Micron reports fiscal Q3 on June 24 after market close, and the earnings call carries three questions that decide which of the two institutional readings is right. The first is the HBM pricing commentary. Goldman's analysts flagged this as the primary variable: whether Micron can confirm the scope and pricing terms of its Strategic Customer Agreements, and whether HBM4 pricing provides enough margin uplift to sustain the gross margin trajectory above 80%. A reconfirmation of tight supply and expanding SCA terms at favorable pricing validates the bull camp's math.
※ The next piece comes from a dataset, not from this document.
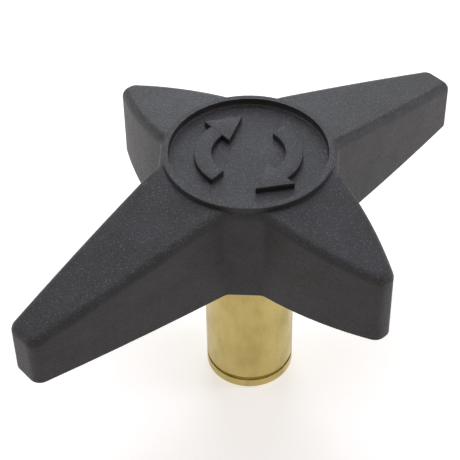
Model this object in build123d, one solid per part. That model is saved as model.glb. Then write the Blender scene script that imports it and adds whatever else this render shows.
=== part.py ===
from build123d import *
import math
import os

# Star knob: a one-piece moulded plastic grip with two long and two short arms,
# moulded round a turned brass bushing that hangs below it.
# Origin: centre of the bushing's lower end face. +Z up the turning axis,
# +X along the long arms, +Y along the short arms. All sizes in millimetres.

# Overall
total_height = 81.9           # bushing end face to the lip of the top disc
grip_height = 30.3            # underside of the arms to the lip of the top disc
grip_bottom = total_height - grip_height
draft_deg = 0.3               # mould draft on the outer walls

# Top disc
disc_radius = 22.7
lip_width = 1.6
disc_rise = 1.2               # lip above the flat top of the hub
recess_depth = 2.2
recess_cove = 0.6             # where the recess wall meets its floor
lip_edge = 0.25               # rounding on the outer edge of the lip
hub_top = total_height - disc_rise

# Plan of the arms at the underside: each side is one bowed arc that starts
# near the axis and ends at the tip face
side_start = (14.0, 14.2)     # along the arm, half width
long_reach = 75.7
long_tip_half = 5.0
long_bow = 0.53
short_reach = 51.8
short_tip_half = 2.3
short_bow = 2.0
hub_flat = 23.7               # axis to each upright flat between two arms
tip_corner = 3.1              # upright corners at the tips
root_cove = 3.0               # upright coves between arms and flats

# Tops of the arms
long_slope_deg = 14.9
short_slope_deg = 13.8
long_knee = 21.3              # where the slope would meet the flat hub top
short_knee = 20.5
knee_radius = 20.0
edge_radius = 2.5             # rounding of all upper outer edges

# Cored underside
wall = 3.2
roof_thickness = 3.6
rib_thickness = 2.4
rib_step_back = 3.0           # cross ribs start this far inside the underside
core_start = 22.0             # along each arm, from the axis
long_core_end = 71.0
short_core_end = 46.0
long_ribs = (32.0, 43.0, 54.0, 64.0)
short_ribs = (32.0, 41.0)
long_spine_end = 54.0
short_spine_end = 32.0

# Brass bushing
stem_radius = 12.7
ring_groove_low = 3.1         # retaining ring groove near the lower end
ring_groove_width = 1.45
ring_groove_depth = 0.75
stem_chamfer = 0.45
shank_radius = 12.1           # turned down where the plastic grips it
neck_low = grip_bottom + 9.0  # anchoring neck inside the plastic
neck_width = 3.5
neck_radius = 10.6
head_height = 8.0
head_flats = 31.0             # hexagonal anchoring head, across flats
head_chamfer = 0.8
thread_radius = 7.94          # 5/8 in thread, root radius of the tapped hole
thread_depth = 40.0
mouth_chamfer = 0.9
drill_half_angle_deg = 59.0

clear = 100.0                 # half width of cutting bodies, beyond the part
overlap = 1.0                 # how far bodies run into each other before joining


def arm_plan(reach, tip_half, bow):
    """Plan face of one arm along +X with bowed sides and a square tip."""
    start = Vector(*side_start)
    tip = Vector(reach, tip_half)
    chord = (tip - start).normalized()
    outward = Vector(-chord.Y, chord.X)
    end = Polyline((0, 0), (reach, 0), tip)
    side = ThreePointArc(tip, (start + tip) * 0.5 + outward * bow, start)
    root = Polyline(start, (0, start.Y), (0, 0))
    half = make_face([*end.edges(), side, *root.edges()])
    return half + mirror(half, about=Plane.XZ)


def star_plan():
    """Plan face of the grip at the underside, before coves and corners."""
    long_arm = arm_plan(long_reach, long_tip_half, long_bow)
    short_arm = Rot(0, 0, 90) * arm_plan(short_reach, short_tip_half, short_bow)
    hub_square = Rot(0, 0, 45) * Rectangle(2 * hub_flat, 2 * hub_flat)
    hub = hub_square & Rectangle(2 * disc_radius, 2 * disc_radius)
    arms = long_arm + mirror(long_arm, about=Plane.YZ)
    arms = arms + short_arm + mirror(short_arm, about=Plane.XZ)
    return arms + hub


def is_tip(vertex):
    """True for a corner on one of the four tip faces."""
    return abs(vertex.X) > long_reach - 0.1 or abs(vertex.Y) > short_reach - 0.1


def rounded_star():
    """Star plan with coves between arms and flats, and rounded tips."""
    star = star_plan()
    roots = [v for v in star.vertices() if not is_tip(v)]
    star = fillet(roots, root_cove)
    tips = [v for v in star.vertices() if is_tip(v)]
    return fillet(tips, tip_corner)


def roof_cutter(reach, knee, slope_deg, drop):
    """Body above one arm's top: level over the hub, then sloping to the tip."""
    level = hub_top - drop
    end_x = reach + wall
    end_z = level - (end_x - knee) * math.tan(math.radians(slope_deg))
    top = total_height + wall
    outline = Polyline(
        (0, level), (knee, level), (end_x, end_z), (end_x, top), (0, top), close=True
    )
    profile = make_face(outline)
    bend = profile.vertices().sort_by_distance((knee, level))[0]
    profile = fillet(bend, knee_radius)
    return extrude(Plane.XZ * profile, clear, both=True)


def cut_roof(body, drop):
    """Body with everything above the arm tops, lowered by drop, taken off."""
    long_cut = roof_cutter(long_reach, long_knee, long_slope_deg, drop)
    short_cut = Rot(0, 0, 90) * roof_cutter(short_reach, short_knee, short_slope_deg, drop)
    cuts = [long_cut, mirror(long_cut, about=Plane.YZ)]
    cuts += [short_cut, mirror(short_cut, about=Plane.XZ)]
    return body - cuts


def outer_edges(body):
    """Upper outer edges: those that only one of the top faces has."""
    tops = [f for f in body.faces() if f.normal_at().Z > 0.5]
    edges = [e for f in tops for e in f.edges()]
    return [e for e in edges if sum(e.is_same(other) for other in edges) == 1]


def arms_and_hub():
    """Solid star with drafted walls, sloping tops and rounded upper edges."""
    plan = Pos(0, 0, grip_bottom) * rounded_star()
    body = extrude(plan, grip_height + overlap, taper=draft_deg)
    body = cut_roof(body, 0)
    return fillet(outer_edges(body), edge_radius)


def top_disc():
    """Round plate that stands above the hub, with a lip round its recess."""
    plate = Pos(0, 0, hub_top - overlap) * extrude(Circle(disc_radius), disc_rise + overlap)
    return fillet(plate.edges().group_by(Axis.Z)[-1], lip_edge)


def disc_recess():
    """Body of the recess inside the lip, with a cove round its floor."""
    radius = disc_radius - lip_width
    cut = extrude(Circle(radius), recess_depth + overlap)
    cut = Pos(0, 0, total_height - recess_depth) * cut
    return fillet(cut.edges().group_by(Axis.Z)[0], recess_cove)


def rib_grid(bars, spine_end):
    """Cross ribs at the given distances and a spine that ends at the stated one."""
    low = grip_bottom + rib_step_back
    spine = Pos(spine_end / 2, 0, low) * extrude(Rectangle(spine_end, rib_thickness), grip_height)
    bar = Pos(0, 0, low) * extrude(Rectangle(rib_thickness, 2 * hub_flat), grip_height)
    return [spine, *[Pos(place, 0, 0) * bar for place in bars]]


def arm_core(plan, end, knee, slope_deg, ribs):
    """Hollow under one arm along +X, with the ribs standing in it."""
    fall = math.tan(math.radians(slope_deg))
    ceiling = hub_top - roof_thickness
    section = Polyline(
        (core_start, grip_bottom),
        (end, grip_bottom),
        (end, ceiling - (end - knee) * fall),
        (core_start, ceiling - (core_start - knee) * fall),
        close=True,
    )
    band = extrude(Plane.XZ * make_face(section), 2 * hub_flat, both=True)
    hollow = extrude(Pos(0, 0, grip_bottom) * plan, grip_height) & band
    return hollow - ribs


def core_hollows():
    """Hollows under the four arms."""
    plan = offset(rounded_star(), -wall)
    long_grid = rib_grid(long_ribs, long_spine_end)
    short_grid = rib_grid(short_ribs, short_spine_end)
    along = arm_core(plan, long_core_end, long_knee, long_slope_deg, long_grid)
    turned = Rot(0, 0, -90) * plan
    across = arm_core(turned, short_core_end, short_knee, short_slope_deg, short_grid)
    across = Rot(0, 0, 90) * across
    return [along, mirror(along, about=Plane.YZ), across, mirror(across, about=Plane.XZ)]


def bushing_outside():
    """Outer form of the bushing: grooved stem, moulded-in shank, neck and hexagonal head."""
    groove_top = ring_groove_low + ring_groove_width
    groove_radius = stem_radius - ring_groove_depth
    neck_top = neck_low + neck_width
    outline = Polyline(
        (0, 0),
        (stem_radius - stem_chamfer, 0),
        (stem_radius, stem_chamfer),
        (stem_radius, ring_groove_low),
        (groove_radius, ring_groove_low),
        (groove_radius, groove_top),
        (stem_radius, groove_top),
        (stem_radius, grip_bottom),
        (shank_radius, grip_bottom),
        (shank_radius, neck_low),
        (neck_radius, neck_low),
        (neck_radius, neck_top),
        (0, neck_top),
        close=True,
    )
    stem = revolve(Plane.XZ * make_face(outline), Axis.Z)
    hexagon = RegularPolygon(head_flats / 2, 6, major_radius=False)
    head = extrude(Pos(0, 0, neck_top) * hexagon, head_height)
    head = chamfer(head.edges().group_by(Axis.Z)[-1], head_chamfer)
    return stem + head


def tapped_hole():
    """Blind hole from below, to the root of its thread, with a drilled point."""
    point = thread_radius / math.tan(math.radians(drill_half_angle_deg))
    outline = Polyline(
        (0, 0),
        (thread_radius + mouth_chamfer, 0),
        (thread_radius, mouth_chamfer),
        (thread_radius, thread_depth),
        (0, thread_depth + point),
        close=True,
    )
    return revolve(Plane.XZ * make_face(outline), Axis.Z)


def make_bushing():
    """Turned brass bushing with its tapped hole."""
    return bushing_outside() - tapped_hole()


def make_grip():
    """One-piece moulded grip, with the space that the bushing fills."""
    grip = arms_and_hub() + top_disc() - disc_recess()
    grip = grip - core_hollows()
    return grip - bushing_outside()


if __name__ == "__main__":
    os.makedirs("parts", exist_ok=True)
    export_step(make_grip(), "parts/star_grip.step")
    export_step(make_bushing(), "parts/threaded_bushing.step")
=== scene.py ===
"""Star knob: a moulded nylon grip on a turned brass bushing, dressed for its studio view."""

import bpy
import logging
import math
from dataclasses import dataclass, field
from enum import Enum
from typing import Any

from mathutils import Matrix, Vector


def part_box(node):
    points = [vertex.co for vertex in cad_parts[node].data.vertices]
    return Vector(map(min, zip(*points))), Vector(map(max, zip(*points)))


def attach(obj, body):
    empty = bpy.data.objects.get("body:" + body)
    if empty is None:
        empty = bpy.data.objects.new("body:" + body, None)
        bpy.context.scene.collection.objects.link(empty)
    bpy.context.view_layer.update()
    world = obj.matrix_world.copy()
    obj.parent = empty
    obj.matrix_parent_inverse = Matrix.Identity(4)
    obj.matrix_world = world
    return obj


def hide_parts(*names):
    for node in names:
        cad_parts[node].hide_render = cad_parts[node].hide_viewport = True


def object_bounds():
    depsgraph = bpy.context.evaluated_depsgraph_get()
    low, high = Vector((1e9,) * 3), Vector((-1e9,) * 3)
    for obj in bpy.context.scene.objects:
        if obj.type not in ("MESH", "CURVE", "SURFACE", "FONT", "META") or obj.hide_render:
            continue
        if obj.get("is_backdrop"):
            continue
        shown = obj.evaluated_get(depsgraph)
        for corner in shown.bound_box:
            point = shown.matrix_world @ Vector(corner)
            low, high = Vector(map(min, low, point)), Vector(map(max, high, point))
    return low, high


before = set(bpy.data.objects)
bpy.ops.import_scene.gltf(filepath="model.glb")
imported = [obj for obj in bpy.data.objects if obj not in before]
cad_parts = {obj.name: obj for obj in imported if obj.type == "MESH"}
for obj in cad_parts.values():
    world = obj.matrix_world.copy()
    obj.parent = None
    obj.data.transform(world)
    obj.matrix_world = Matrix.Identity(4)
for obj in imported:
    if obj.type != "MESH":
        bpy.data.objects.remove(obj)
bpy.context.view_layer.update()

log = logging.getLogger("star_knob")

MM = 0.001             # lengths are in metres
UPWARD = "upward"      # a piece's own attribute: 1 on a face that looks up, 0 on a wall
BODY = "root"          # the one body that every piece rides on
WELD = 0.001 * MM      # corners nearer than this become one


class Slot(Enum):
    """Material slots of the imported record."""

    GRIP = "grip"
    BUSHING = "bushing"


class Turn(Enum):
    """Sense of a turning arrow, seen from above."""

    CLOCKWISE = -1
    COUNTER_CLOCKWISE = 1


def linear(hex_colour: str) -> tuple[float, float, float, float]:
    """Turns an sRGB hex colour into linear light.

    Args:
        hex_colour: Colour as "#rrggbb".

    Returns:
        Linear red, green, blue and an alpha of 1.
    """
    channels = [int(hex_colour[i : i + 2], 16) / 255 for i in (1, 3, 5)]
    light = [c / 12.92 if c <= 0.04045 else ((c + 0.055) / 1.055) ** 2.4 for c in channels]
    return (*light, 1.0)


def add_node(
    tree: bpy.types.NodeTree, kind: str, links: dict | None = None, **settings: Any
) -> bpy.types.Node:
    """Adds a node with its settings and incoming links.

    Args:
        tree: Node tree that gets the node.
        kind: Node type, such as "ShaderNodeTexNoise".
        links: Input name or index to a source socket, or to a plain value.
        settings: Properties set on the node itself.

    Returns:
        The new node.
    """
    node = tree.nodes.new(kind)
    for name, value in settings.items():
        setattr(node, name, value)
    for name, value in (links or {}).items():
        if isinstance(value, bpy.types.NodeSocket):
            tree.links.new(value, node.inputs[name])
        else:
            node.inputs[name].default_value = value
    return node


def new_material(name: str) -> tuple[bpy.types.Material, bpy.types.NodeTree]:
    """Makes an empty node material.

    Args:
        name: Name of the material.

    Returns:
        The material and its node tree.
    """
    material = bpy.data.materials.new(name)
    material.use_nodes = True
    material.node_tree.nodes.clear()
    return material, material.node_tree


def grain_scale(size_mm: float) -> float:
    """Noise scale, on coordinates in metres, for a pattern of a size in millimetres."""
    return 1 / (size_mm * MM)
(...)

Any softening of language around the out-quarter demand picture — particularly around 2027 bit-shipment growth, which Stifel itself acknowledged may decelerate from the current low-to-mid 20% range — hands Goldman's caution its first substantive evidence. The second question is the Q4 guidance range. Current Street consensus sits at $40.4 billion. Goldman projects $48.8 billion. If Micron guides toward $48 billion or above, the bull camp's earnings model survives. If guidance lands at or below the $40 billion range, the stock's trailing P/E of 48x — against a forward P/E of 9x — will face a sharp repricing of the earnings ramp assumption. The third is supply visibility. CEO Sanjay Mehrotra's Q3 commentary on how long the capacity constraint persists is the signal both camps are watching for opposing reasons: the bulls want it extended, and Goldman's Neutral stance cracks the moment management suggests supply normalization is pulling forward into mid-2027. The counter-evidence that survives the bull case is real: Polymarket is pricing a 97% probability of an earnings beat, retail sentiment is at peak bullish, and the forward P/E of 9x argues the stock is cheap relative to its projected earnings ramp regardless of the trailing multiple. A holder's monitoring variable is not the headline beat — it is whether HBM pricing commentary and Q4 guidance together sustain the $160 calendar 2027 EPS estimate Deutsche Bank has published. A watcher's entry trigger is the same number: if June 24 guidance confirms the $48 billion-plus Q4 revenue trajectory, the crowding concern Goldman raised becomes a timing risk rather than a thesis risk, and the structural supply shortage argument retains its force. The question Cook answered on June 18 was whether Apple could continue absorbing memory costs. The question Micron answers on June 24 is whether the market's current price already assumed he could not.